Tech-enabled National Steps Challenge

With the rising incidence of obesity and chronic diseases such as diabetes, the Health Promotion Board (HPB), has introduced several programmes to help Singaporeans adopt a healthier lifestyle. Among these is the National Steps ChallengeTM, first introduced in 2015, which empowers Singaporeans to take responsibility for their health and wellbeing by leveraging and interfacing multiple technologies, such as wearables and mobile applications.

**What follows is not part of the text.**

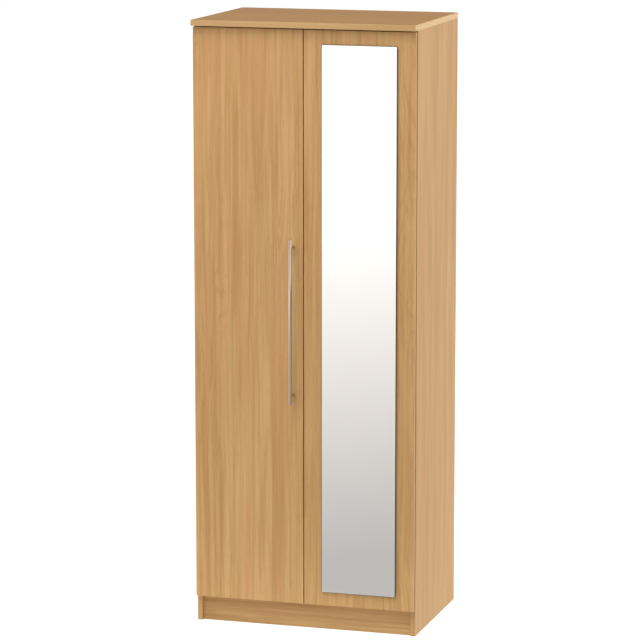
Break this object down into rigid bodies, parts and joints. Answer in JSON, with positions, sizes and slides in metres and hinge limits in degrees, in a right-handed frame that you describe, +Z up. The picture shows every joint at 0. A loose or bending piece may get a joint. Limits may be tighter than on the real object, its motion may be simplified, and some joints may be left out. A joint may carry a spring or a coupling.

Integrating the use of steps trackers, a wearable device and the Healthy 365 mobile application, the National Steps ChallengeTM is run digitally from end-to-end – from registering participants, to tracking their performance and dispensing rewards via the mobile application. This digital touchpoint brings convenience, allowing healthy living to take place anytime and anywhere, enabling the programme to scale its reach by 4.5 times within three years.

Harnessing technology also enables HPB to gain valuable insights into participants’ behaviours, and design appropriate nudges to motivate them to engage in more physical activity. Daily fitness data based on step counts, average steps clocked and rate of reward redemption, are some insights that contribute to the constant refining of the programme to meet the participants’ needs. It makes the programme relevant and meaningful to the participants regardless of their profiles, whether they are in the workplace, community, or institutions of higher learning.

Leveraging technology has made the National Steps ChallengeTM more scalable and verifiable than the traditional way of running similar programmes, which was either trainer-facilitated, requiring set-up and logistics, or often self-reported, where data and outcomes may not be validated.

The National Steps Challenge™ has attracted 1.1 million sign-ups across three seasons, growing in scale and momentum. Since the introduction of the programme, 7% more Singaporeans are now engaging in physical activity and spend an average of 25 more minutes per session. Data also suggest that participants are habitually tracking their physical activity more than before.

The programme has seen increased engagement over time, with an improvement of 8% in steps clocked by participants who took part in all three seasons. The number of participants who completed all six reward tiers in Season 3, was also 15% more than that in Season 2.